Req 1 — Safety First
Metalworking can be exciting because it gives you the power to change strong materials with heat, force, and sharp tools. That same power is why safety has to come first. In a metal shop, mistakes happen fast: a file can slip, a chip can fly, solder fumes can build up, or a piece that looks cool can still be hot enough to cause a serious burn.
The Biggest Hazards in Metalwork
The safest Scouts learn to name the hazard before they start the job. In metalwork, the main hazards are:
- Sharp edges from sheet metal, cutoffs, and unfinished projects
- Flying chips and scale from cutting, filing, drilling, and forging
- Heat and burns from torches, forges, soldering tools, hot metal, and recently heated tools
- Fumes and dust from heating, polishing, grinding, flux, and coatings
- Noise from hammering, striking steel, and power equipment
- Fire from sparks, open flames, oily rags, paper patterns, or clutter near hot work
- Pinch and impact injuries from hammers, vises, stakes, and heavy material
Metal Shop Safety Habits
Build these habits before every session
- Protect your eyes: Wear safety glasses any time chips, sparks, or wire ends might fly.

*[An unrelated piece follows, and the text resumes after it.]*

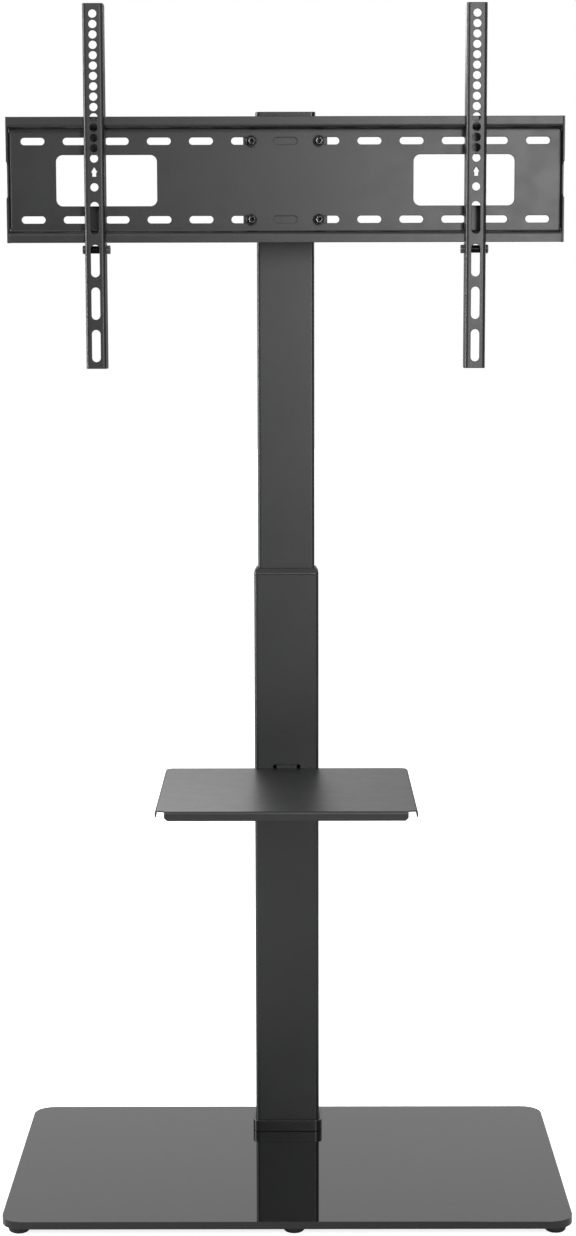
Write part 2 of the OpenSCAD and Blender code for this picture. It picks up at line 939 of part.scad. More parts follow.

- Dress for the job: Closed-toe shoes, tied-back hair, and no loose sleeves or dangling jewelry.
- Know what is hot: Ask before touching any tool, workpiece, or surface near heat.
- Keep your area clear: Clean up scrap, sharp offcuts, and clutter before they become hazards.
- Ventilate the space: Use the shop’s ventilation system and avoid breathing fumes directly.
- Work only with approval: Get your counselor’s okay before changing tools, heat levels, or materials.
Personal Protective Equipment
The right protective gear depends on the process. Safety glasses are the baseline. When forging or chipping scale, a face shield may be added. Hearing protection can matter during repeated hammering or power-tool use. Heat-resistant gloves may help when moving hot material, but gloves are not universal—some rotating tools and some fine-detail work are safer without loose hand coverings. That is why you should follow your counselor’s shop rules instead of making assumptions.
Heat Safety
Heat changes everything in metalworking. A torch flame, forge, soldering iron, or recently heated project can cause burns long after the bright color is gone. Dark steel may still be dangerously hot. Flux and coatings may smoke. Nearby tools can also heat up enough to burn you.

Air Quality and Clean Materials
Not every danger is easy to see. Heating metal, solder, flux, or surface coatings can release fumes. Grinding and polishing can create fine dust. Good ventilation matters, and so does using the right material. For example, some coatings and plated metals should not be heated in the same way as clean base metal. Ask before heating anything with an unknown coating.
Process-Specific Rules for Requirement 5
Requirement 5 asks you to choose one option, and each option adds its own safety concerns:
- Sheet Metal / Tinsmith: razor-sharp edges, snips, punches, rivets, soldering heat, and handling flat stock safely
- Silversmith: fine saw blades, small hot parts, flux and solder fumes, polishing compounds, and close-up hand work
- Founder: molds, molten lead-free pewter, spills, moisture hazards near molten metal, and careful pouring technique
- Blacksmith: forge heat, hot scale, striking tools, moving long stock, and safe hammering around an anvil
One of the most important discussions with your counselor is not just “what could go wrong?” but “how do we prevent it before the tool ever touches the metal?”
A counselor will notice good safety habits before they notice good craftsmanship. If you work safely, you give yourself the chance to learn every other skill in this badge with confidence.